Unlike Donald Trump, Kamala Harris certainly has no admiration for Vladimir Putin. Unlike him, she does not see the European Union as a rival that America should undo, but she is Californian and was still very young when the Berlin Wall fell. For her, as for Trump, it is not to Europe but to Asia that the United States must turn its gaze, and everything indicates that she would quickly like to bring the Ukrainians to a compromise with Russia that could be very similar to the one envisaged by her Republican opponent.

However, if it is done politely enough so that Europe does not seem betrayed, several European capitals will approve of this approach. On the right, on the left and in the centre, a large part of the public opinion in the 27 member states would also applaud it. In the relief that this illusion of “détente” would bring, it would be difficult to plead for Ukraine’s entry into the Atlantic Alliance or into the European Union

Just as the election of Trump could force the European Union to assume its political responsibilities, the election of Kamala Harris would lead the 27 into deep divergences and a new and dangerous phase of procrastination.

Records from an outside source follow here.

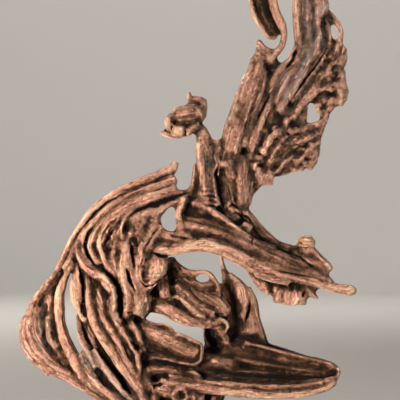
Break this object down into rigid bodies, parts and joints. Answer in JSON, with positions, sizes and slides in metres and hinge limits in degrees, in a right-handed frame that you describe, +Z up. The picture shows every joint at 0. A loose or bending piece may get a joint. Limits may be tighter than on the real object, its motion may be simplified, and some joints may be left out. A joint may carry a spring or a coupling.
{
  "type": "driftwood horse head sculpture",
  "caption": "Weathered driftwood root shaped like a horse's head with an open mouth, a ribbed curling mane and a tall ragged crest, standing on a low oval wooden base.",
  "frame": {"origin": "centre of the base's underside", "axes": "+Z up. Seen along +Y, the muzzle points to +X and the mane curls to -X"},
  "size_m": [0.6772, 0.23, 0.9409],
  "materials": {
    "driftwood": "weathered, matt in the hollows with a dull waxed sheen on the ridges",
    "base_wood": "dark stained, satin"
  },
  "bodies": {
    "root": {"driftwood": "driftwood", "base": "base_wood"}
  },
  "joints": []
}
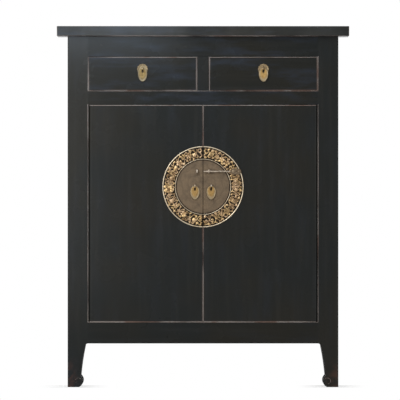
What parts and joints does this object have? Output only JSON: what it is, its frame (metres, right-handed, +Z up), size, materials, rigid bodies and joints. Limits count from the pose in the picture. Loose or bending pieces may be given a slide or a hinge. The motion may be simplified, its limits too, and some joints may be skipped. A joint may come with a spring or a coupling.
{
  "type": "kang cabinet",
  "caption": "Tall lacquered cabinet on hoof feet: drawers over a pair of pivoting doors with a round brass lock plate, sliding lock pin and hanging leaf pulls.",
  "frame": {"origin": "on the floor below the middle of the top board", "axes": "+Z up, front of the cabinet towards -Y, +X to the right of someone facing it"},
  "size_m": [0.972, 0.46, 1.2],
  "materials": {
    "black_lacquer": "worn black lacquer, satin, rubbed through at the arrises",
    "bare_wood": "bare elm, planed and aged",
    "brass": "aged cast brass",
    "plate_bronze": "dull patinated plate"
  },
  "bodies": {
    "carcass": {"top_frame_front": "black_lacquer", "top_frame_back": "black_lacquer", "top_frame_left": "black_lacquer", "top_frame_right": "black_lacquer", "top_panel": "black_lacquer", "top_battens": "bare_wood", "post_front_left": "black_lacquer", "post_front_right": "black_lacquer", "post_back_left": "black_lacquer", "post_back_right": "black_lacquer", "front_rail_top": "black_lacquer", "front_rail_middle": "black_lacquer", "front_rail_bottom": "black_lacquer", "drawer_divider": "black_lacquer", "side_rail_top_left": "black_lacquer", "side_rail_bottom_left": "black_lacquer", "side_panel_left": "black_lacquer", "side_rail_top_right": "black_lacquer", "side_rail_bottom_right": "black_lacquer", "side_panel_right": "black_lacquer", "back_rail_top": "black_lacquer", "back_rail_middle": "black_lacquer", "back_rail_bottom": "black_lacquer", "back_panel_upper": "black_lacquer", "back_panel_lower": "black_lacquer", "floor_board": "bare_wood", "shelf": "bare_wood", "shelf_cleats": "bare_wood", "drawer_runners": "bare_wood"},
    "left_door": {"door_left_pivot_stile": "black_lacquer", "door_left_board": "black_lacquer", "door_left_battens": "bare_wood", "lock_disc_left": "plate_bronze", "lock_ring_left": "brass", "door_left_pull_eye": "brass", "staple_left": "brass"},
    "left_drawer": {"drawer_left_front": "black_lacquer", "drawer_left_outer_side": "bare_wood", "drawer_left_inner_side": "bare_wood", "drawer_left_back": "bare_wood", "drawer_left_bottom": "bare_wood", "drawer_left_pull_plate": "brass"},
    "right_door": {"door_right_pivot_stile": "black_lacquer", "door_right_board": "black_lacquer", "door_right_battens": "bare_wood", "lock_disc_right": "plate_bronze", "lock_ring_right": "brass", "door_right_pull_eye": "brass", "staple_right": "brass"},
    "right_drawer": {"drawer_right_front": "black_lacquer", "drawer_right_outer_side": "bare_wood", "drawer_right_inner_side": "bare_wood", "drawer_right_back": "bare_wood", "drawer_right_bottom": "bare_wood", "drawer_right_pull_plate": "brass"},
    "lock_pin": {"lock_pin": "brass"},
    "left_door_pull": {"door_left_pull": "brass"},
    "left_drawer_pull": {"drawer_left_pull": "brass"},
    "right_door_pull": {"door_right_pull": "brass"},
    "right_drawer_pull": {"drawer_right_pull": "brass"}
  },
  "joints": [
    {"name": "left_door_pivot", "type": "hinge", "parent": "carcass", "child": "left_door", "pos_m": [-0.3695, -0.191, 0.216], "axis": [0, 0, -1], "range_deg": [0, 100]},
    {"name": "right_door_pivot", "type": "hinge", "parent": "carcass", "child": "right_door", "pos_m": [0.3695, -0.191, 0.216], "axis": [0, 0, 1], "range_deg": [0, 100]},
    {"name": "left_drawer_slide", "type": "slide", "parent": "carcass", "child": "left_drawer", "axis": [0, -1, 0], "range_m": [0, 0.3]},
    {"name": "right_drawer_slide", "type": "slide", "parent": "carcass", "child": "right_drawer", "axis": [0, -1, 0], "range_m": [0, 0.3]},
    {"name": "lock_pin_slide", "type": "slide", "parent": "right_door", "child": "lock_pin", "axis": [1, 0, 0], "range_m": [-0.067, 0.012]},
    {"name": "left_door_pull_swing", "type": "hinge", "parent": "left_door", "child": "left_door_pull", "pos_m": [-0.027, -0.2075, 0.667], "axis": [-1, 0, 0], "range_deg": [-5, 95]},
    {"name": "right_door_pull_swing", "type": "hinge", "parent": "right_door", "child": "right_door_pull", "pos_m": [0.027, -0.2075, 0.667], "axis": [-1, 0, 0], "range_deg": [-5, 95]},
    {"name": "left_drawer_pull_swing", "type": "hinge", "parent": "left_drawer", "child": "left_drawer_pull", "pos_m": [-0.201, -0.2075, 1.059], "axis": [-1, 0, 0], "range_deg": [-5, 95]},
    {"name": "right_drawer_pull_swing", "type": "hinge", "parent": "right_drawer", "child": "right_drawer_pull", "pos_m": [0.201, -0.2075, 1.059], "axis": [-1, 0, 0], "range_deg": [-5, 95]}
  ]
}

Rather than Ukraine joining the NATO, the Europeans would have to work to ensure that it obtained Western security guarantees. This would be less difficult for them, and rather than immediately trying to enlarge the Union with what would have become “Western Ukraine”, they would have to increase the number of civil and military cooperation agreements with it in order to strengthen their border with Russia and pave the way for future integration.

Harris or Trump, the 5 of November will put the European Union to the test.